===== Supplied material =====
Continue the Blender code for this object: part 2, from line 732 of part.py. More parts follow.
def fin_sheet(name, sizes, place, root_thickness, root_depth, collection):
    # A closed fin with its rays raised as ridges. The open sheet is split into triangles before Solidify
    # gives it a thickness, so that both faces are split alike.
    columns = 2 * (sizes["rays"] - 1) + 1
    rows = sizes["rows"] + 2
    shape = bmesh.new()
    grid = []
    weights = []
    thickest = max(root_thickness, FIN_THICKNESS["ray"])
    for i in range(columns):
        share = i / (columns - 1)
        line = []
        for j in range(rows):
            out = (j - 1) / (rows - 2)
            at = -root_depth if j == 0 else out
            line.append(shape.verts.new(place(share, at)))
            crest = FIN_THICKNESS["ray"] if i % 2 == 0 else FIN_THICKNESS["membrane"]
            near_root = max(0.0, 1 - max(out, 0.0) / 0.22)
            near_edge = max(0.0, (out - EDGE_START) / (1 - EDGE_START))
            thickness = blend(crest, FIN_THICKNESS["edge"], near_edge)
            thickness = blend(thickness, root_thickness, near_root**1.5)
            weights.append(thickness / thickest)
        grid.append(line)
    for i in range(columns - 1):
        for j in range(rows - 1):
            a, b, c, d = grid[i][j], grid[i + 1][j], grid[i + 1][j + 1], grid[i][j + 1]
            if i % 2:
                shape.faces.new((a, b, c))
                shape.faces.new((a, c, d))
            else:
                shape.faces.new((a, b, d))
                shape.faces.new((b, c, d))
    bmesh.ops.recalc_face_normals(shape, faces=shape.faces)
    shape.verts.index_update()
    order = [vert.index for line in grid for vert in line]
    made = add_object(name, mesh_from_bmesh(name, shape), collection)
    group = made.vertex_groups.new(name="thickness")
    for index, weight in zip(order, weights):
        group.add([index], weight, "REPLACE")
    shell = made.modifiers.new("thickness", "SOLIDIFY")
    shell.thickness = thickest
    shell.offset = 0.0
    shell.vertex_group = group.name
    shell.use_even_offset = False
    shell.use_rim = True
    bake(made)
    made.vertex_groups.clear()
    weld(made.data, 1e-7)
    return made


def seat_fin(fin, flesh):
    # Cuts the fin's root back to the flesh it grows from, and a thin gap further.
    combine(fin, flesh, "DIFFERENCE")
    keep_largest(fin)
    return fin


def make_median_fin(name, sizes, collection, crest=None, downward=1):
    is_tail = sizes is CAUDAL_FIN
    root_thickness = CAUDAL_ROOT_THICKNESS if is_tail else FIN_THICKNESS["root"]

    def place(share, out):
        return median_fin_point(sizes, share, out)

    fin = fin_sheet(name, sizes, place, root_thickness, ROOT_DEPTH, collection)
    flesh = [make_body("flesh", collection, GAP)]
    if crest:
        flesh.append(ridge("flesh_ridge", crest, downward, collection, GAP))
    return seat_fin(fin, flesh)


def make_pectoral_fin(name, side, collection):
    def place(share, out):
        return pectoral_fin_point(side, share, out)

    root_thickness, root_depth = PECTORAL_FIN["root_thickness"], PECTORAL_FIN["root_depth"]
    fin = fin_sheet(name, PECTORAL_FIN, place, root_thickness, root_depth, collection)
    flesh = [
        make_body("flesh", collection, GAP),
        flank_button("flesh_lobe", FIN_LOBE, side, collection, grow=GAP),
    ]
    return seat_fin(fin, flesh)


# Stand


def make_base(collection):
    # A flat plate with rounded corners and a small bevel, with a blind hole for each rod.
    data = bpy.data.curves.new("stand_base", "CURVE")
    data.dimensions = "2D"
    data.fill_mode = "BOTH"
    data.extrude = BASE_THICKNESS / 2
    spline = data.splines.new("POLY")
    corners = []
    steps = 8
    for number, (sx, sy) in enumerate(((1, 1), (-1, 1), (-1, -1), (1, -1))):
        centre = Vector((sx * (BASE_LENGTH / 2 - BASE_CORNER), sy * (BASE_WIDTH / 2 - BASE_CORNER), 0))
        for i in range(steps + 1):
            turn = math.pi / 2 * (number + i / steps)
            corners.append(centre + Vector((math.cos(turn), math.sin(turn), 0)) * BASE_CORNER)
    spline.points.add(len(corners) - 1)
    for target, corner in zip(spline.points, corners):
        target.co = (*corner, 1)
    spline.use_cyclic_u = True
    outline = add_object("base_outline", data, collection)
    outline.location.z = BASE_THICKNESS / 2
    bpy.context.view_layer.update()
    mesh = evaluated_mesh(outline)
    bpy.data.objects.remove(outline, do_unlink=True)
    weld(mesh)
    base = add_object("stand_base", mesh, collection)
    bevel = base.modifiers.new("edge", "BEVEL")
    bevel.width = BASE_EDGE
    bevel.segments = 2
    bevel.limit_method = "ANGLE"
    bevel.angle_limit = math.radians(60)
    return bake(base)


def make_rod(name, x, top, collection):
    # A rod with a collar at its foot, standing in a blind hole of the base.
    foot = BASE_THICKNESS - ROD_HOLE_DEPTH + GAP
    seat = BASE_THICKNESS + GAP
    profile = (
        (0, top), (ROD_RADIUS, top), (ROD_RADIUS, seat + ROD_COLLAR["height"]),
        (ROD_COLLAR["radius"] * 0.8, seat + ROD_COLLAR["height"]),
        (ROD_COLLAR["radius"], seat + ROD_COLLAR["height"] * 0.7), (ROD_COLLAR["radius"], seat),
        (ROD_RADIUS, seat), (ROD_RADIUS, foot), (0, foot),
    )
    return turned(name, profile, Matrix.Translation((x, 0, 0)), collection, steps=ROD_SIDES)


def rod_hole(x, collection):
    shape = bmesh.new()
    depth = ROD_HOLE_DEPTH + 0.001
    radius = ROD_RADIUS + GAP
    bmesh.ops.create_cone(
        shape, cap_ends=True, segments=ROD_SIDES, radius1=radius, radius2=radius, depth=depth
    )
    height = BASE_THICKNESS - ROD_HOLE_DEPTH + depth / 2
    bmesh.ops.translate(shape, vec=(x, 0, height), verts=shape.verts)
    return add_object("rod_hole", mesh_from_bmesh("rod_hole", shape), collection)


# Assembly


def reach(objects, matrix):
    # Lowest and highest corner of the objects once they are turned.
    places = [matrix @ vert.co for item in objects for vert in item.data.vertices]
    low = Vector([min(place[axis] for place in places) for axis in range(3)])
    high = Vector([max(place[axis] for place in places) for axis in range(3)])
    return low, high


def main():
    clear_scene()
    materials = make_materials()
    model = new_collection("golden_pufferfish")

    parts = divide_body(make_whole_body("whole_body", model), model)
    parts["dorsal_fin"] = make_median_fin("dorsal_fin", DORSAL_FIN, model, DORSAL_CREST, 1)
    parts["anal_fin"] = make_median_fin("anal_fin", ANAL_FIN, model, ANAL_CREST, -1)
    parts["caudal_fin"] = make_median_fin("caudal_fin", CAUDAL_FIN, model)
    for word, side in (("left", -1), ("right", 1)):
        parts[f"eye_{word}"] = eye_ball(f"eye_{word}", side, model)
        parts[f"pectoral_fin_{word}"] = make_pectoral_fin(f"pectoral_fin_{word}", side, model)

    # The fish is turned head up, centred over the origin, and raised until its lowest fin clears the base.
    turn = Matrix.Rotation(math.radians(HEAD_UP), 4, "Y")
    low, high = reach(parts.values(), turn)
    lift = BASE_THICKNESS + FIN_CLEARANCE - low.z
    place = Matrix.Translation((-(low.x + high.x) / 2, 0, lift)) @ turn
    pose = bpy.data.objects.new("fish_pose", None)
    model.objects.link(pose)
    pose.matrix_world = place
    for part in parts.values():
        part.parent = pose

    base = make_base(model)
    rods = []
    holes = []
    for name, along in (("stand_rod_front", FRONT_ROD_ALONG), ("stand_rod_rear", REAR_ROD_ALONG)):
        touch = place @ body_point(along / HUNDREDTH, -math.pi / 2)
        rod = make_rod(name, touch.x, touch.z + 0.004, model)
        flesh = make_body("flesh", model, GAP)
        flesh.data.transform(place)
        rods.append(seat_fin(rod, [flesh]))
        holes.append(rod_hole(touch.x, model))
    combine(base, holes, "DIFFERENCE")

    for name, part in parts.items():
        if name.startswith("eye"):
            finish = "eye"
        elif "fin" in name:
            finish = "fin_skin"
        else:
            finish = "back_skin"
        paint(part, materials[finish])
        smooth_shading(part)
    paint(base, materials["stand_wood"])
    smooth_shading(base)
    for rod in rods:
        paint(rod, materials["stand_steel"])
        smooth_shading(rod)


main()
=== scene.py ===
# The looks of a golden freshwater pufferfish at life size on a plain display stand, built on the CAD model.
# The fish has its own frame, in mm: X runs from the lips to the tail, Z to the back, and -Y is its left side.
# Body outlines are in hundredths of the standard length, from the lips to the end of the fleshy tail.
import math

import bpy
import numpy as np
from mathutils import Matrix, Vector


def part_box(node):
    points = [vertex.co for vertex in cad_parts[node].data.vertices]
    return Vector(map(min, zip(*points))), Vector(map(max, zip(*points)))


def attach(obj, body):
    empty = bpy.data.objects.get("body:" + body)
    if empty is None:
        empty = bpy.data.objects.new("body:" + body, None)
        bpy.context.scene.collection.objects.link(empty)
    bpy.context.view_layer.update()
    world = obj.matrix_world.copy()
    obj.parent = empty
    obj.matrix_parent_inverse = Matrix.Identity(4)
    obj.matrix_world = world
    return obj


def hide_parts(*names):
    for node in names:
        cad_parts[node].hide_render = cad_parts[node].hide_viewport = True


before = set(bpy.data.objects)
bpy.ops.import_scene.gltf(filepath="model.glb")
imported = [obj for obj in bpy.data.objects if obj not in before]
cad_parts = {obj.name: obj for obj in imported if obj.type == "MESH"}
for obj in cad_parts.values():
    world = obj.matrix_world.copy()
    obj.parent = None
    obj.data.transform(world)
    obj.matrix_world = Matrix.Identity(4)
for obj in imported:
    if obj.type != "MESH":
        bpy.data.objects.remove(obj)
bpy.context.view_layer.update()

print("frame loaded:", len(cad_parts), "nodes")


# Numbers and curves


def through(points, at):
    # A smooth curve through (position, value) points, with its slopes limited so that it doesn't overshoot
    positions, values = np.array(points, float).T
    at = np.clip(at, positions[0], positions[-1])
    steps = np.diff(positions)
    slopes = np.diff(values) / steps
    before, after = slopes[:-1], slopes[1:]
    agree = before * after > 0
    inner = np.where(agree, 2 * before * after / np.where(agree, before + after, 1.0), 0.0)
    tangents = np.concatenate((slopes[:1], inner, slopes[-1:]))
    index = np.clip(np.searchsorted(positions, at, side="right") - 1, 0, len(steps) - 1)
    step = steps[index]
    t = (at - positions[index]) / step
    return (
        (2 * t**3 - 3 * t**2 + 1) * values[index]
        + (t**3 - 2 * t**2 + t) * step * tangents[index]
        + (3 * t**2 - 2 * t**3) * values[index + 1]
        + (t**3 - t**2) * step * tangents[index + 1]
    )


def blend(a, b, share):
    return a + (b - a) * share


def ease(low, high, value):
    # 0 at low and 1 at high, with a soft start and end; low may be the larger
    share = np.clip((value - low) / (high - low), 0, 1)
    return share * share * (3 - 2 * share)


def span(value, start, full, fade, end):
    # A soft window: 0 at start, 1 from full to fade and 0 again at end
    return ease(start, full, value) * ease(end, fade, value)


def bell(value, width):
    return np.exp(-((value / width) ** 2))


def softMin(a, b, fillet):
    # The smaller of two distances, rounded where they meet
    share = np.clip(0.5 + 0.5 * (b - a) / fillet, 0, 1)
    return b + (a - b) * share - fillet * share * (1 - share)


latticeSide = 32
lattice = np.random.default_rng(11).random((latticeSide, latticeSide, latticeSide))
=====
===== Supplied material =====
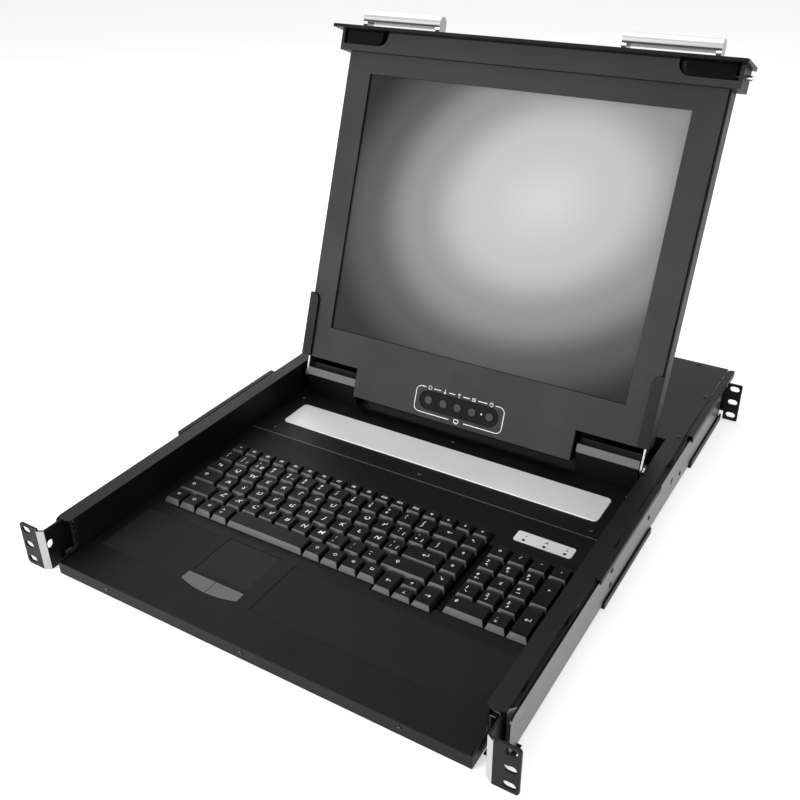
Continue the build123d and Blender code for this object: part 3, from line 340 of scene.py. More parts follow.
=====
===== Supplied material =====
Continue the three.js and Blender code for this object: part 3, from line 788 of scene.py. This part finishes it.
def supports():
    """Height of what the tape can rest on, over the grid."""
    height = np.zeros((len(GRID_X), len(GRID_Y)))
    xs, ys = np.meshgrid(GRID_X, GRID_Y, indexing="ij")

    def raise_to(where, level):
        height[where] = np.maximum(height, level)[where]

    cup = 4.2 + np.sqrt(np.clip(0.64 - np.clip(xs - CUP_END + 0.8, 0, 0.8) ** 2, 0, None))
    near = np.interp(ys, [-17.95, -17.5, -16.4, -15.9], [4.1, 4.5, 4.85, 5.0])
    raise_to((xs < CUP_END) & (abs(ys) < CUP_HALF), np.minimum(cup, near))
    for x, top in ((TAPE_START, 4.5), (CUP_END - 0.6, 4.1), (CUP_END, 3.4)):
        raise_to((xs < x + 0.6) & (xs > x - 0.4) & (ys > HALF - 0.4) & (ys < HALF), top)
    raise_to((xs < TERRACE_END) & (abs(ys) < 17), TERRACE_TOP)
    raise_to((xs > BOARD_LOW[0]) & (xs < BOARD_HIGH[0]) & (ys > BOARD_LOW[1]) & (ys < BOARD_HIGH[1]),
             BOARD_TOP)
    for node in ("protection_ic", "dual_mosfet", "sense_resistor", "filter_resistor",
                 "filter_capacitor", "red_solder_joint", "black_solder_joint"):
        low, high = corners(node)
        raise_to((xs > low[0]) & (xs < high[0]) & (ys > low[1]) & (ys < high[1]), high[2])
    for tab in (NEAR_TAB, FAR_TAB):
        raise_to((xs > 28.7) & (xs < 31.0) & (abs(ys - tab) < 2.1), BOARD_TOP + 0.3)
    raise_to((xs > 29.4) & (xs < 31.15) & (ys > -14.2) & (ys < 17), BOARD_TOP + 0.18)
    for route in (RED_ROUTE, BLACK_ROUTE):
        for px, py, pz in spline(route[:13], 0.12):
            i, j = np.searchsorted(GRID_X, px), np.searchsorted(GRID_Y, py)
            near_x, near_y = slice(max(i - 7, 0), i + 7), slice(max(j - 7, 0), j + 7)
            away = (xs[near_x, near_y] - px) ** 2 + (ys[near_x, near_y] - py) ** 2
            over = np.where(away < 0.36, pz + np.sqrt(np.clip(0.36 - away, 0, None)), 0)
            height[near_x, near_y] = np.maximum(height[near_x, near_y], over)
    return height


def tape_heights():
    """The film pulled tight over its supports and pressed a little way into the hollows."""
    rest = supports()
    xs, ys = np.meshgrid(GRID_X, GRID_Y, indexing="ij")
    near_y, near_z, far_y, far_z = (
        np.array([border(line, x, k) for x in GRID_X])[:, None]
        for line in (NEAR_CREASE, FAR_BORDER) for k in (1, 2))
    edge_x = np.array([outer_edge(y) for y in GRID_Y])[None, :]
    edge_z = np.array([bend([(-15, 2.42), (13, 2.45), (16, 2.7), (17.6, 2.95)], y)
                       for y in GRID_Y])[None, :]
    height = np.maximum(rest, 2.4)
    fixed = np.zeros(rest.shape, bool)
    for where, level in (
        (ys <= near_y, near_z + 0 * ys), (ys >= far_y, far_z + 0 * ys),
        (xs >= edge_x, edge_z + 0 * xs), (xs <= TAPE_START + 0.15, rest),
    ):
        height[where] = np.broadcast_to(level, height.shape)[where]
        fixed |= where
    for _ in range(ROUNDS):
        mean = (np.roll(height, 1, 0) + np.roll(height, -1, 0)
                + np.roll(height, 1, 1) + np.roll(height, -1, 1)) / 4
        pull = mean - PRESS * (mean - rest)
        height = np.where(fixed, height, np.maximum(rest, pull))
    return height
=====
Solely the line containing "cad_parts[node].hide_render = cad_parts[node].hide_viewport", the line containing "# Numbers and curves", and the lines between them are to be given again, exactly as written.

        cad_parts[node].hide_render = cad_parts[node].hide_viewport = True


before = set(bpy.data.objects)
bpy.ops.import_scene.gltf(filepath="model.glb")
imported = [obj for obj in bpy.data.objects if obj not in before]
cad_parts = {obj.name: obj for obj in imported if obj.type == "MESH"}
for obj in cad_parts.values():
    world = obj.matrix_world.copy()
    obj.parent = None
    obj.data.transform(world)
    obj.matrix_world = Matrix.Identity(4)
for obj in imported:
    if obj.type != "MESH":
        bpy.data.objects.remove(obj)
bpy.context.view_layer.update()

print("frame loaded:", len(cad_parts), "nodes")


# Numbers and curves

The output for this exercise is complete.